The new public safety commission would have nine members, five appointed by the common council and four by the mayor. The members would appoint a commissioner. The group would “assess appropriate responders” to police calls in Albany—especially for mental health, homelessness and substance abuse.

“They will be charged with looking at police policy, they’d be looking at public safety, issues, it’s just not about the police department,” Ellis said. “It’s, how do we answer our 911 calls, how do we deal with different calls that, as we heard from our police department, they’ll tell you as well, it’s why do we need law enforcement there?”

The Albany Police Supervisors’ Association is concerned that the proposal gives the commission “the authority to modify existing Albany Police Department procedures” and “have primary responsibility for answering calls to 911 and dispatching responders," which for some calls could be unarmed.

“While they may say that those things have a low likelihood of violence, those things are inherently unpredictable and can’t be determined ahead of time, they can turn on a dime,” said Detective Lieutenant Josiah Jones, the supervisors’ association president.

He says any call that seems safe for responders can quickly change.

“It’s very common that a call turns out to be something completely different than something we were initially dispatched to,” he said. “You could be dealing with a very volatile, unpredictable, unstable situation that could go in a number of different ways, you can’t predict how it’s going to turn out.”

Jones is also concerned about the open-ended nature of the proposal, when it comes to who could respond to calls.

“I’m most concerned for citizens of Albany, that they might call for police and want police to respond to calls when they’re victims of a crime, and instead an unarmed, untrained, unexperienced, un-vetted individual might respond in our place,” he said.

But Council President Ellis says the point is only to put in the framework for a commission to study public safety and propose what the city needs.
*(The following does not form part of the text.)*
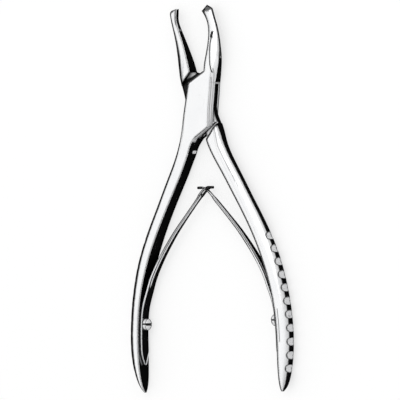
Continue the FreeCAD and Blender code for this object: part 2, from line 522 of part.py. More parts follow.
def strip(name, centre, ths, side, start_arc=None, width=12.0, hollow=None):
    """Thin curved strip, drawn in plan and padded through the middle plane."""
    a, b = offset_path(centre, ths)
    a = [(side * x, -y) for x, y in a]
    b = [(side * x, -y) for x, y in b]
    ka, kb = a[::3] + ([a[-1]] if (len(a) - 1) % 3 else []), b[::3] + ([b[-1]] if (len(b) - 1) % 3 else [])
    body = doc.addObject("PartDesign::Body", name + "_strip")
    plane = [f for f in body.Origin.OriginFeatures if f.Role == "XY_Plane"][0]
    sk = body.newObject("Sketcher::SketchObject", name + "_profile")
    sk.AttachmentSupport = [(plane, "")]
    sk.MapMode = "FlatFace"
    sk.AttachmentOffset = Placement(V(0, 0, ZM - width / 2), Rotation())
    sk.setExpression("AttachmentOffset.Base.z", "Sizes.box_depth / 2 - %s" % (width / 2))
    g = []
    ba = Part.BSplineCurve()
    ba.interpolate([V(x, y, 0) for x, y in ka])
    bb = Part.BSplineCurve()
    bb.interpolate([V(x, y, 0) for x, y in kb])
    g = [ba, bb]
    sk.addGeometry(g, False)

    def bulge(p, q, ctr, r, out):
        m = ((p[0] + q[0]) / 2, (p[1] + q[1]) / 2)
        mid = (ctr[0] + out[0] * r, ctr[1] + out[1] * r)
        return Part.Arc(V(p[0], p[1], 0), V(mid[0], mid[1], 0), V(q[0], q[1], 0))
    if start_arc:
        ctr, r, out = start_arc
        sk.addGeometry(bulge(a[0], b[0], ctr, r, out), False)
    else:
        sk.addGeometry(Part.LineSegment(V(*a[0], 0), V(*b[0], 0)), False)
    if hollow:
        ctr, r, out = hollow
        sk.addGeometry(bulge(a[-1], b[-1], ctr, r, out), False)
    else:
        t = (centre[-1][0] - centre[-2][0], centre[-1][1] - centre[-2][1])
        L = math.hypot(*t)
        h = ths[-1] / 2
        mid = (side * (centre[-1][0] + t[0] / L * h), -(centre[-1][1] + t[1] / L * h))
        sk.addGeometry(Part.Arc(V(*a[-1], 0), V(*mid, 0), V(*b[-1], 0)), False)
    pad = body.newObject("PartDesign::Pad", name + "_pad")
    pad.Profile = sk
    pad.Length = width
    return body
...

He says they would decide whether other kinds of staff are needed. Ellis compared it to the creation of the Department of Homeland Security, meant to augment communication across different public safety agencies.

“So this is just another step in public safety, in having our citizens have a voice in how does that look, what do those policies look like,” said Ellis.

The plan still has to clear several hurdles to be passed by the council. If it is passed, it would go to a referendum on the ballot in November for voters to decide.